Shell's Q1 profits almost treble y-o-y, takes $3.9 billion Russia hit
Quantum Commodity Intelligence - Energy major Shell said it booked $9.1 billion of earnings in the first quarter of the year, up 43% on the previous quarter and nearly treble the profit made in Q1 2021 as soaring oil prices and strong refining margins meant it was the best quarter for 14 years for the London-listed company.
The $9.1 billion figure compares with $6.4 billion in Q4 2021 and $3.23 billion a year earlier, leaving the company to meet its commitment to increase dividends by 4% and ramp up its share buyback scheme.
The oil and gas major's results come amid crude and gas prices that have hit multi-year or record highs amid rising demand, sluggish supply and Russia's invasion of Ukraine, dynamics that have seen other majors post surging profits.
Earnings from refining rocketed to $1.17 billion in the quarter compared with a loss of $130 million in Q4 and a profit of $781 million in Q1 2021 as its global indicative refining margin jumped 40% from $7/bbl in Q4 to $10/bbl in Q1, largely driven by high distillate crack spreads.

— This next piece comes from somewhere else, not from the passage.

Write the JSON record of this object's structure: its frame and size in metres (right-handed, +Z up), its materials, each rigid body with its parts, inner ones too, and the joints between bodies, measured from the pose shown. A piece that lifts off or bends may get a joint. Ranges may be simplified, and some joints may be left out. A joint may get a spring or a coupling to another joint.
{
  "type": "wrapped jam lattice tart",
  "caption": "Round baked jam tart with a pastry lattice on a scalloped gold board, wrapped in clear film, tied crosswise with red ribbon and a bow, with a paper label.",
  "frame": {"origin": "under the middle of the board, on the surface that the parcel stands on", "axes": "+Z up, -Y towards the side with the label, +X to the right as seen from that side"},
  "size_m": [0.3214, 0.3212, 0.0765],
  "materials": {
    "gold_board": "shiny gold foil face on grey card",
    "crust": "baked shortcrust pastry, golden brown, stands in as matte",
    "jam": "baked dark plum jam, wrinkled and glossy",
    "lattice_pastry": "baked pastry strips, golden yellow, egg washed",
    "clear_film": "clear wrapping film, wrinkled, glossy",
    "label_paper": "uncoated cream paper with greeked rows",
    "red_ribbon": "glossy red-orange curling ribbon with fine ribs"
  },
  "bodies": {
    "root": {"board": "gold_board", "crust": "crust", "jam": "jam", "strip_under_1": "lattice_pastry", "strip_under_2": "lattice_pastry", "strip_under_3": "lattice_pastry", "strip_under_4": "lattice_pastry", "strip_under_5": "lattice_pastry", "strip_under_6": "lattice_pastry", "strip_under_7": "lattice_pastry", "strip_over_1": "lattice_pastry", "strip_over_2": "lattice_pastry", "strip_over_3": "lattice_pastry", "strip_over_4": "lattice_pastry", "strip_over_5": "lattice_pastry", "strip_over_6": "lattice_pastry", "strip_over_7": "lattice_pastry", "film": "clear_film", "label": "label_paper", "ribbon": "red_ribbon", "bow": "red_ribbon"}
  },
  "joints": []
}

The stellar results come after the company took a post-tax charge of $3.9 billion as a result of withdrawing from its operations in Russia.
Russia
It had previously stated it expected to take a charge of $4-5 billion on withdrawing from its operations in the country, which included a $1.126 billion writedown on its loan to the Nordstream 2 gas pipeline project and a $1.6 billion writedown in profit from its investment in Sakhalin 2.

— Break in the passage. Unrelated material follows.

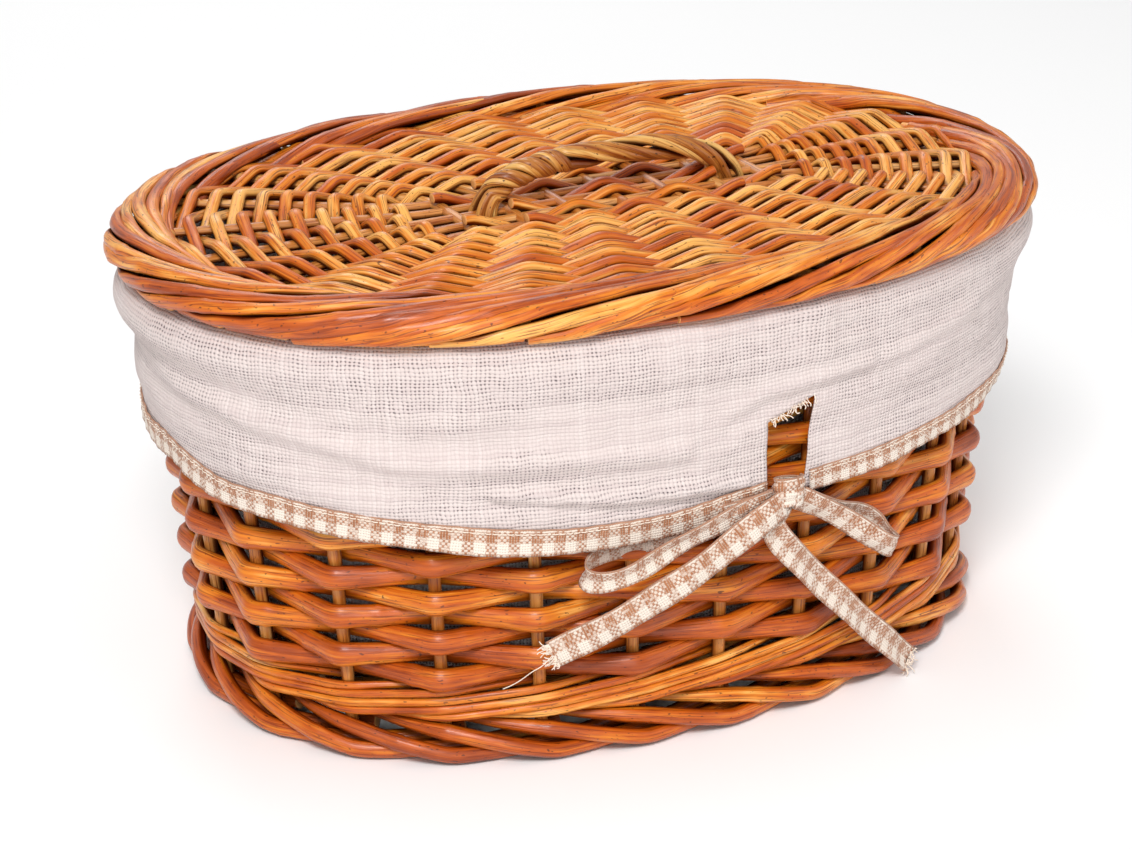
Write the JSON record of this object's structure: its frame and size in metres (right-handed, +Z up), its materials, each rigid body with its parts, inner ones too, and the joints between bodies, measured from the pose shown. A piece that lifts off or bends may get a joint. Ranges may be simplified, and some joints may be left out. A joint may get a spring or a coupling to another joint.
{
  "type": "lidded oval willow basket",
  "caption": "Oval woven willow laundry basket with a lift-off woven lid, a twisted handle and a linen liner folded over the rim and tied with gingham tape.",
  "frame": {"origin": "on the floor, under the middle of the lid's oval", "axes": "+Z up, +X along the basket's length, -Y towards the front with the slit and the bow"},
  "size_m": [0.42, 0.2909, 0.2227],
  "materials": {
    "willow_rods": "varnished satin willow",
    "willow_sticks": "varnished satin willow",
    "willow_handle": "twisted unpeeled willow, satin",
    "linen": "open plain-weave linen, matte",
    "gingham": "small gingham check, matte"
  },
  "bodies": {
    "basket": {"foot_rods_low_outer": "willow_rods", "foot_rods_low_inner": "willow_rods", "foot_rods_high_outer": "willow_rods", "foot_rods_high_inner": "willow_rods", "rim_rod_low_outer": "willow_rods", "rim_rod_low_inner": "willow_rods", "rim_rod_high_outer": "willow_rods", "rim_rod_high_inner": "willow_rods", "foot_wale": "willow_rods", "base_long_sticks": "willow_sticks", "base_cross_sticks": "willow_sticks", "base_weave": "willow_rods", "side_stakes": "willow_sticks", "side_weaver_01": "willow_rods", "side_weaver_02": "willow_rods", "side_weaver_03": "willow_rods", "side_weaver_04": "willow_rods", "side_weaver_05": "willow_rods", "side_weaver_06": "willow_rods", "side_weaver_07": "willow_rods", "side_weaver_08": "willow_rods", "side_weaver_09": "willow_rods", "side_weaver_10": "willow_rods", "side_weaver_11": "willow_rods", "side_weaver_12": "willow_rods", "side_weaver_13": "willow_rods", "side_weaver_14": "willow_rods", "side_weaver_15": "willow_rods", "side_weaver_16": "willow_rods", "liner_bottom": "linen", "liner_side": "linen", "liner_cuff": "linen", "hem_tape": "gingham", "bow_knot": "gingham", "bow_loop_left": "gingham", "bow_loop_right": "gingham", "bow_tail_left": "gingham", "bow_tail_right": "gingham"},
    "lid": {"lid_long_sticks": "willow_sticks", "lid_cross_sticks": "willow_sticks", "lid_filling_rods": "willow_rods", "lid_weave_01": "willow_rods", "lid_weave_02": "willow_rods", "lid_weave_03": "willow_rods", "lid_weave_04": "willow_rods", "lid_weave_05": "willow_rods", "lid_weave_06": "willow_rods", "lid_weave_07": "willow_rods", "lid_weave_08": "willow_rods", "lid_weave_09": "willow_rods", "lid_weave_10": "willow_rods", "lid_border_outer": "willow_rods", "lid_border_inner": "willow_rods", "lid_handle_strand_a": "willow_handle", "lid_handle_strand_b": "willow_handle"}
  },
  "joints": [
    {"name": "lid_lift", "type": "slide", "parent": "basket", "child": "lid", "axis": [0, 0, 1], "range_m": [0, 0.2]}
  ]
}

The company said it has stopped all spot purchases of Russian crude, LNG and cargoes of refined products directly exported from Russia and would not renew long-term contracts for oil unless forced to do so by governments.
It added it was still offtaking crude under long-term contracts signed before the invasion, but that, alongside all term contracts to lift oil products, would finish by year-end.
"By the end of this year, all of Shell's long-term 3rd party purchases of Russian crude will stop, except for two contracts with a small, independent Russian producer," the company said, without naming the producer.
Shell said it would still fulfil long-term contractual commitments to lift LNG as: "Reducing European reliance on piped natural gas supplies from Russia is also a very complex challenge that requires concerted action by governments, as well as energy suppliers and customers."
The EU Commission has proposed to stop buying Russian crude within six months and oil products by the end of the year in a bid to choke the country's revenue and pressure it to withdraw from Ukraine.